The Quebec government is hoping to give a shot in the arm to the province’s forestry sector by allowing lumber to be used in the construction of buildings up to 12 storeys tall.

Premier Philippe Couillard says regulation changes were developed in consultation with the provincial agency responsible for the building code and with FPInnovations, a research institute.

Quebec said it is the first province in Canada to allow wood construction in taller buildings while still ensuring public safety.

At a news conference in Lac St-Jean, Couillard said Monday that the changes will stimulate the use of wood in construction and provide an “enormous” potential for a sector that has seen the loss of thousands of jobs.

“The new impetus we give today will help revitalize an industry whose potential is huge,” he told reporters.
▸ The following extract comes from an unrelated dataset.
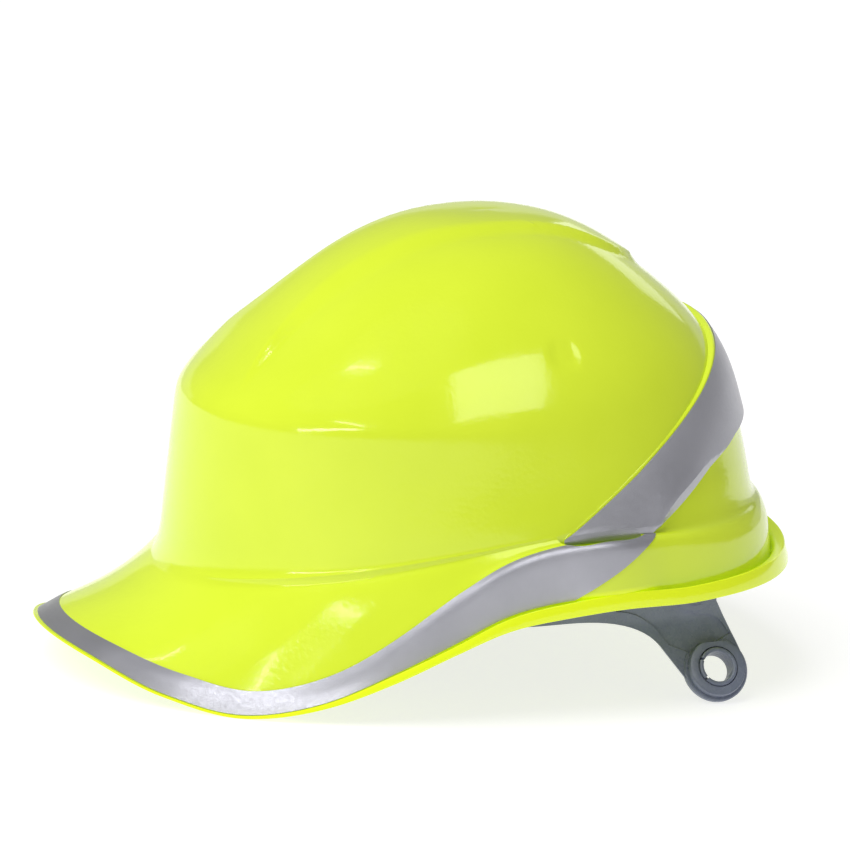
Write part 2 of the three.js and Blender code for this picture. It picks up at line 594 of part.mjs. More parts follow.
// A hollow snap bush in the eyelet, slit across its rim so that it can be squeezed in.
function makeBush() {
  const { bore, radius, flange, flangeThickness } = BUSH;
  const back = -EYELET.plateThickness / 2 - GAP;
  const front = EYELET.plateThickness / 2 + EYELET.bossHeight + BUSH.stand;
  const outline = points2([
    [bore, back - flangeThickness],
    [flange, back - flangeThickness],
    [flange, back],
    [radius, back],
    [radius, front - 0.6],
    [radius - 0.6, front],
    [bore + 0.5, front],
    [bore, front - 0.5],
    [bore, back - flangeThickness],
  ]);
  const sleeve = new THREE.LatheGeometry(outline, 24).rotateZ(-Math.PI / 2);
  const { width, depth, turn } = BUSH_SLIT;
  const slit = box(front, 0, 0, 2 * depth, 2 * radius + 2, width).rotateX(turn);
  return cut(solid(atEyelet(sleeve)), solid(atEyelet(slit)));
}

// The stud that the nape strap swings on.
function makeStud() {
  const face = HEADBAND.half + PIVOT.bossHeight + GAP;
  const head = rodX(face, face + STUD.headHeight, PIVOT.y, PIVOT.z, STUD.head);
  const shank = rodX(HEADBAND.half - STUD.reach, face + 0.5, PIVOT.y, PIVOT.z, PIVOT.stud);
  return solid(head).add(solid(shank));
}

// ---------------------------------------------------------------- the nape strap and its ratchet
const toothPitch = (2 * Math.PI * PINION.pitchRadius) / PINION.teeth;

// The left strap: an eye on the pivot, a curve round the head and a rack in the housing.
function makeNapeStrap() {
  const { pivotX, reach, straight, thickness, height } = NAPE;
  const steps = 9;
  const outer = [];
  const inner = [];
  const place = (k, inset) => {
    const turn = (k / steps) * (Math.PI / 2);
    const x = straight + (pivotX - inset - straight) * Math.cos(turn);
    const y = (reach - inset) * Math.sin(turn);
    return new THREE.Vector3(x, y, 0);
  };
  for (let k = 0; k <= steps; k++) {
    const edge = [height / 2, -height / 2];
    outer.push(edge.map((z) => place(k, 0).setZ(z)));
    inner.push(edge.map((z) => place(k, thickness).setZ(z)));
  }
  const mouth = RACK.mouth;
  outer.push([height / 2, -height / 2].map((z) => new THREE.Vector3(mouth, reach, z)));
  inner.push([height / 2, -height / 2].map((z) => new THREE.Vector3(mouth, reach - thickness, z)));
  const curve = solid(slab(inner, outer));
  const eye = solid(rodX(pivotX - thickness - 0.4, pivotX, 0, 0, NAPE.eye));
  const hole = solid(rodX(pivotX - 20, pivotX + 20, 0, 0, PIVOT.stud + PIVOT.clearance));
  const rack = solid(prismY(rackOutline(), reach - thickness, reach));
  const slots = Array.from({ length: 5 }, (_, k) => rodX(0, 40, 22 + 6 * k, 0, 1.6, 8));
  const vents = slots.map((rod) => solid(rod.translate(46, 0, 0)));
  return cut(joined(curve, eye, rack), hole, ...vents);
}

// The rack in (x, z): a bar above the pinion whose teeth point down.
function rackOutline() {
  const { tip, mouth, teeth, firstTooth } = RACK;
  const tooth = RACK_TOOTH;
  const top = NAPE.height / 2;
  const outline = [[mouth + 1, top], [-tip, top], [-tip, tooth.root]];
  for (let k = 0; k < teeth; k++) {
    const centre = -tip + firstTooth + k * toothPitch;
    outline.push([centre - tooth.rootWidth / 2, tooth.root], [centre - tooth.tipWidth / 2, tooth.tip]);
    outline.push([centre + tooth.tipWidth / 2, tooth.tip], [centre + tooth.rootWidth / 2, tooth.root]);
  }
  outline.push([mouth - 6, tooth.root], [mouth - 4, 0], [mouth - 4, -top], [mouth + 1, -top]);
  return points2(outline.reverse());
}

// A toothed wheel's outline. With the tip radius under the root radius, the teeth point inwards.
function gearOutline({ teeth, root, tip, rootWidth, tipWidth }, phase = 0) {
  const outline = [];
  for (let k = 0; k < teeth; k++) {
    const centre = phase + (k * 2 * Math.PI) / teeth;
    const flank = [[root, rootWidth / 2 / root], [tip, tipWidth / 2 / tip]];
    const corners = [...flank.map(([radius, turn]) => [radius, -turn]), ...flank.reverse()];
    corners.forEach(([radius, turn]) => {
      outline.push(new THREE.Vector2(radius * Math.cos(centre + turn), radius * Math.sin(centre + turn)));
    });
  }
  return outline;
}

const axleHole = () => solid(rodY(50, 90, AXLE.radius + AXLE.clearance));
const hubHole = () => solid(rodY(50, 90, PINION.hub + 0.5));

function makePinion() {
  // A gap of the pinion faces each rack tooth that stands over its centre line.
  const rackPhase = ((-RACK.tip + RACK.firstTooth) / toothPitch) % 1;
  const phase = Math.PI / 2 + (0.5 - rackPhase) * ((2 * Math.PI) / PINION.teeth);
  const rackMiddle = NAPE.reach - NAPE.thickness / 2;
  const gear = solid(prismY(gearOutline(PINION, phase), rackMiddle - 0.7, rackMiddle + 0.7));
  const hub = solid(rodY(rackMiddle, KNOB.face - GAP, PINION.hub));
  return cut(joined(gear, hub), axleHole());
}

function stadium(half, radius) {
  const outline = new THREE.Shape();
  outline.absarc(half - radius, 0, radius, -Math.PI / 2, Math.PI / 2);
  outline.absarc(-(half - radius), 0, radius, Math.PI / 2, (3 * Math.PI) / 2);
  return outline;
}

function makeHousing() {
  const { half, radius, front, back } = HOUSING;
  const body = solid(prismY(stadium(half, radius), front, back));
  const channelBack = NAPE.reach + GAP;
  const channelDepth = NAPE.thickness + 2 * GAP + 3; // open at the front, under the cover
  const channel = solid(box(0, channelBack - channelDepth / 2, 0, 90, channelDepth, NAPE.height + 0.8));
  return cut(body, channel, hubHole());
}

function makeHousingCover() {
  const { half, radius, front, coverThickness } = HOUSING;
  return solid(prismY(stadium(half - 1, radius - 1), front - GAP - coverThickness, front - GAP));
}

function makeKnob() {
  const points = KNOB.lobes * 4;
  const lobed = Array.from({ length: points }, (_, k) => {
    const turn = (k * 2 * Math.PI) / points;
    const radius = KNOB.radius - KNOB.lobeDepth * (1 - Math.cos(turn * KNOB.lobes)) * 0.5;
    return new THREE.Vector2(radius * Math.cos(turn), radius * Math.sin(turn));
  });
  const body = solid(prismY(lobed, KNOB.start, KNOB.end));
  const ratchet = solid(prismY(gearOutline(RATCHET), KNOB.start - 5, KNOB.face));
  const recess = solid(rodY(KNOB.end - AXLE.headRecess, KNOB.end + 5, AXLE.head + 0.8));
  return cut(body, ratchet, axleHole(), recess);
}

// A flat spring on the housing whose two pawls click past the knob's inner teeth.
function makeDetentSpring() {
  const { disc, thickness, pawlWidth, pawlReach } = SPRING;
  const base = HOUSING.back + GAP;
  const plate = solid(rodY(base, base + thickness, disc));
  const pawls = solid(box(0, base + thickness / 2, 0, 2 * pawlReach, thickness, pawlWidth));
  return cut(joined(plate, pawls), hubHole());
}

function makeAxle() {
  const end = KNOB.end - 1.2;
  const pin = solid(rodY(HOUSING.front + GAP, end, AXLE.radius));
  const head = solid(rodY(KNOB.end - AXLE.headRecess + GAP, end, AXLE.head));
  return pin.add(head);
}

function makeNapePad() {
  const { half, radius, thickness } = NAPE_PAD;
  const back = HOUSING.front - HOUSING.coverThickness - 2 * GAP;
  return solid(prismY(stadium(half, radius), back - thickness, back));
}

// ---------------------------------------------------------------- assembly
const bumpCap = new THREE.Group();
const laidOut = new THREE.Group();
const nape = new THREE.Group();
nape.position.set(0, PIVOT.y, PIVOT.z);
nape.rotation.x = STOWED_ANGLE;
bumpCap.add(laidOut);
laidOut.add(nape);

function add(name, manifold, [color, roughness, metalness], parent = laidOut) {
  const material = new THREE.MeshStandardMaterial({ color, roughness, metalness });
  const mesh = new THREE.Mesh(surface(manifold), material);
  mesh.name = name;
  parent.add(mesh);
}

function addShellAndTape() {
  add("shell", makeShell(), COLOUR.shell);
  const tapes = makeTapes();
  add("tape_peak", tapes.front, COLOUR.tape);
  add("tape_left", tapes.left, COLOUR.tape);
  add("tape_right", mirrored(tapes.left), COLOUR.tape);
  add("tape_rear", tapes.rear, COLOUR.tape);
}

function addCradle() {
  add("crown_strap_lengthwise", crownStrap(90, 0), COLOUR.webbing);
  add("crown_strap_left_rear", crownStrap(32, 1), COLOUR.webbing);
  add("crown_strap_right_rear", crownStrap(148, 2), COLOUR.webbing);
  CLIP_ANGLES.forEach(([name, degrees]) => add(`anchor_clip_${name}`, anchorClip(degrees), COLOUR.slate));
}

function addHeadband() {
  add("headband", makeHeadband(), COLOUR.slate);
  add("sweatband", makeSweatband(), COLOUR.soft);
  add("eyelet_bush_left", makeBush(), COLOUR.slate);
  add("eyelet_bush_right", mirrored(makeBush()), COLOUR.slate);
  add("pivot_stud_left", makeStud(), COLOUR.slate);
  add("pivot_stud_right", mirrored(makeStud()), COLOUR.slate);
}

function addNapeStrap() {
  add("nape_strap_left", makeNapeStrap(), COLOUR.slate, nape);
  add("nape_strap_right", makeNapeStrap().rotate([0, 180, 0]), COLOUR.slate, nape);
  add("ratchet_housing", makeHousing(), COLOUR.slate, nape);
  add("housing_cover", makeHousingCover(), COLOUR.slate, nape);
  add("nape_pad", makeNapePad(), COLOUR.soft, nape);
  add("detent_spring", makeDetentSpring(), COLOUR.steel, nape);
  add("drive_pinion", makePinion(), COLOUR.slate, nape);
  add("ratchet_knob", makeKnob(), COLOUR.slate, nape);
  add("ratchet_axle", makeAxle(), COLOUR.steel, nape);
}

// Stands the cap on the two low corners of its peak and the two eyelets, centred over the origin.
function standOnFloor() {
  const foot = lipRow(LIP_RINGS.at(-1));
  const corner = foot.reduce((lowest, point) => (point.z < lowest.z ? point : lowest));
  const halfPlate = EYELET.plateThickness / 2;
  const eyeletLow = EYELET.z - EYELET.plate * Math.cos(eyeletTilt) - halfPlate * Math.sin(eyeletTilt);
  laidOut.rotation.x = Math.atan2(corner.z - eyeletLow, EYELET.y - corner.y);
  bumpCap.updateMatrixWorld(true);
  const bounds = new THREE.Box3().setFromObject(bumpCap, true);
  const centre = bounds.getCenter(new THREE.Vector3());
  laidOut.position.set(0, -centre.y, -bounds.min.z);
}

addShellAndTape();
addCradle();
addHeadband();
addNapeStrap();
standOnFloor();

export default bumpCap;
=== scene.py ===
"""A bump cap: a glossy fluorescent shell with reflective tape, over a webbing cradle and a headband whose
nape strap is tightened by a ratchet knob.

Pieces are laid out in millimetres in the cap's own layout, where the peak points along -Y, the wearer's
left is +X and z is 0 at the underside of the shell's side rim, and are then put in the frame by a matrix.
The nape strap is laid out flat, with its pivots on the X axis and the nape towards +Y.
"""

import json
import math

import bmesh
import bpy
import numpy as np
from mathutils import Matrix, Vector


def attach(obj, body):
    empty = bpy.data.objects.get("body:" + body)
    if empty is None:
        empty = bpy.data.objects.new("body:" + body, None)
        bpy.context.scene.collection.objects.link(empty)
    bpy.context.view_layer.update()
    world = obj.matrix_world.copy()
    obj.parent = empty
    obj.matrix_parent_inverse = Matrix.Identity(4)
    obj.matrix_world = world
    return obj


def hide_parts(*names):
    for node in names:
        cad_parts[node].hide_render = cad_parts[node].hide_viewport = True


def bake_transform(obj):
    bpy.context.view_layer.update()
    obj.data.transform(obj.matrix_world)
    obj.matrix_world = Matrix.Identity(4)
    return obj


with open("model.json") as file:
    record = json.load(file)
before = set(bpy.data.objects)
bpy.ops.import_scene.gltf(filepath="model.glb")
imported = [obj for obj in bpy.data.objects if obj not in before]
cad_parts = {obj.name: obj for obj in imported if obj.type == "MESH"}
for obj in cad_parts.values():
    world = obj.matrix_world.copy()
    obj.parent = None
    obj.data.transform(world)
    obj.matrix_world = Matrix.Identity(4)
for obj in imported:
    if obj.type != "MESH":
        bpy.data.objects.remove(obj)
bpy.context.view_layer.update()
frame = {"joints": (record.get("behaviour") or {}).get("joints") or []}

# ---------------------------------------------------------------- driving dimensions, in millimetres
SHELL_THICKNESS = 2.5
FRONT_POWER = 2.04  # 2 is an ellipse in plan, and more is squarer
PLAN_CENTRE_Y = 5
APEX = (0, PLAN_CENTRE_Y, 133)
CREST = {"height": 2.2, "rear": 64, "radius": 26, "front": -107, "fade": 18}
CREST_BEVEL = [[-100, 5], [-60, 14], [-30, 12], [10, 4]]  # how wide the crest's slope is, by y
CREST_WIDTH = [[-107, 33], [-92, 28], [-78, 23], [-40, 23], [-4, 26], [40, 26]]  # half width by y
# The surface has levels t, from 0 at the apex, and each ring of control points adds one.
# The sash ends at a ledge over the slots. Below foot_t it hangs straight down, by hang for each level.
SASH = {"ledge": 25, "foot_t": 7.9, "hang": 4}
# How far the sash stands out along its top edge and over the fold near its lower edge, by y.
SASH_TOP_RISE = [[10, 0], [40, 0.5], [70, 1.7], [92, 2.4]]
SASH_LOW_RISE = [[-6, 0], [8, 0.7], [25, 1.5], [45, 2.4], [60, 2.4]]
SASH_BORDER = 0.9  # how far down from its top edge the flat of the sash starts
SASH_LOWER_EDGE = [
    [-20, -8], [4, 6], [21, 16], [37, 26], [52.5, 35.7], [67, 45], [83, 51.6], [100, 55], [140, 60],
]
SASH_FACET = [[34, 1.2], [48, 6.5], [58, 6], [76, 1.2]]  # width of the folded facet by y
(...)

Rule changes in 2010 allowed wood to be used in building with up to five or six floors.

Quebec unveiled a 60-page technical guide for designing and constructing taller wooden buildings, including what type of lumber can be used, fire resistance and structural calculations.

FPInnovations said research in Canada and internationally has shown that safe buildings with more than six floors can be constructed using cross-laminated timber instead of light wood framing and mass timber construction materials.

It said Quebec is following European countries that permit similar wood-based construction methods.

“The Quebec construction industry now has the knowledge necessary to design and construct buildings to the highest possible standards of safety using wood, an abundant and renewable natural resource and a cornerstone of the Quebec economy,” said CEO Pierre Lapointe.

Already, a group in Quebec City has announced plans for a 13-storey residential building comprising 12 floors made from wood.

The $25-million project, billed as the tallest wooden building in North America, is slated to open by the end of 2016. It will include 94 condos with one to three bedrooms built by a consortium formed by builder EBC, Nordic Engineered Wood and Synchro Immobilier.